I’m glad I took the chance on this one.

Available from (I think): erstwhile distro


4 Responses to “Cafe Oto I”

  1. Dominic Lash Says:

    Thank you so much for the time you’ve given to this CD and your thoughtful words. It was a real pleasure playing and recording this piece (it’s fresh in my mind because I recently played it live again, this time in Glasgow). Just a couple of purely factual points that might be of interest: 1) you mention that “the contrabass only sounds one deep note throughout” but in actual fact the bass part contains four different pitches; and 2) among the things one can hear in the background is a lawnmower from a next door garden which sometimes sounds and behaves in a remarkably similar way to the sinewaves…

    • Hey Dominic, thanks for commenting. I really enjoy this one, and I wish I could hear you perform it sometime. Hope you make it over to the US sometime soon.

      Obviously didn’t realize that about the pitches, and I’m a little embarrassed. I’ll correct that. It shows how much the composition plays tricks with the memory of what’s heard and what’s not. Nothing is quite what it seems. I can’t believe I couldn’t recognize the lawnmower, either. But that’s a pretty great sound addition.

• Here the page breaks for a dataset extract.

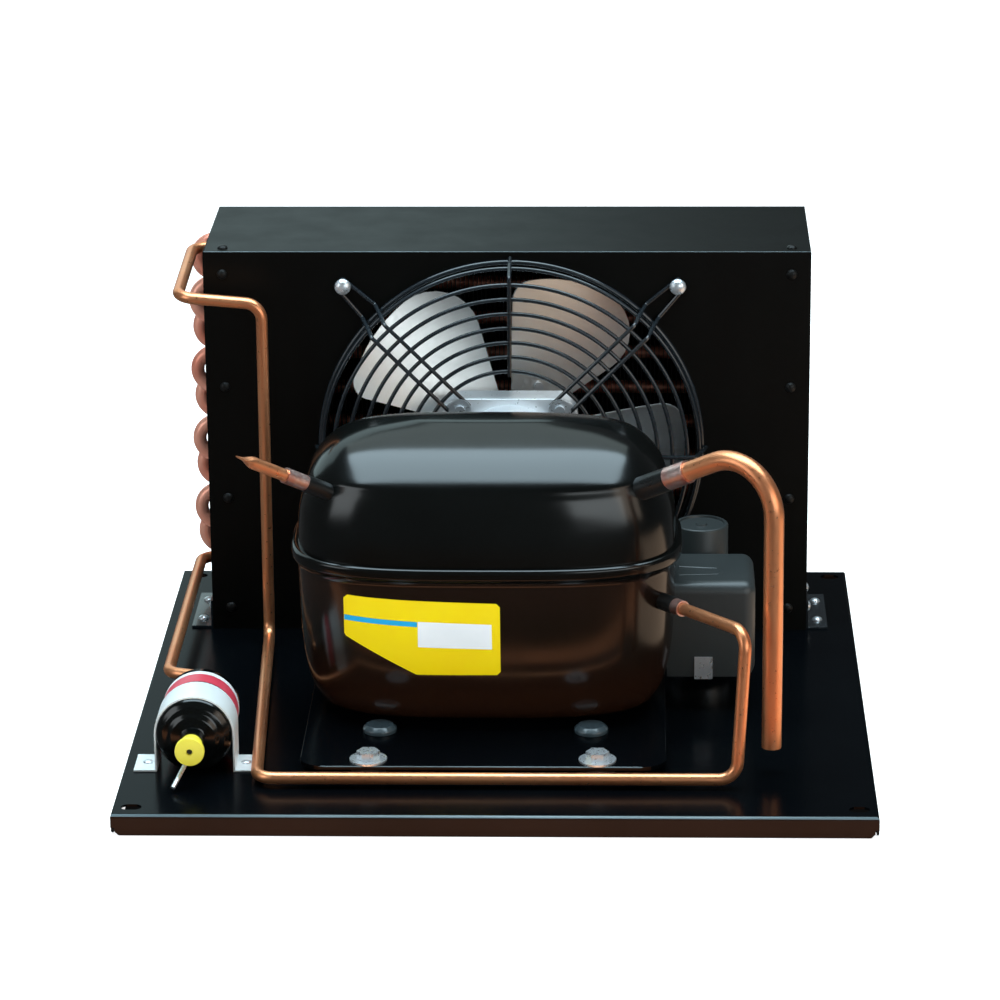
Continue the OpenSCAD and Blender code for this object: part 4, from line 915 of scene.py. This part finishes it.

      • Dominic Lash Says:

        I don’t think you should be too embarrassed about the number of pitches – as you say, I think that kind of thing is exactly the sort of game with memory and perception that Radu is deliberately playing by writing music like this. Similarly with the lawnmower – I’m quite certain I wouldn’t have realised what it was had I not been there at the time!

        And I shall indeed be coming to the US soon – from March until early next year I’ll in fact be living in New York.

  2. Nice! Maybe I’ll have the opportunity to see you play at some point then. Although, I’m a bit far from NY… Either way, good luck. I hope it all goes smoothly.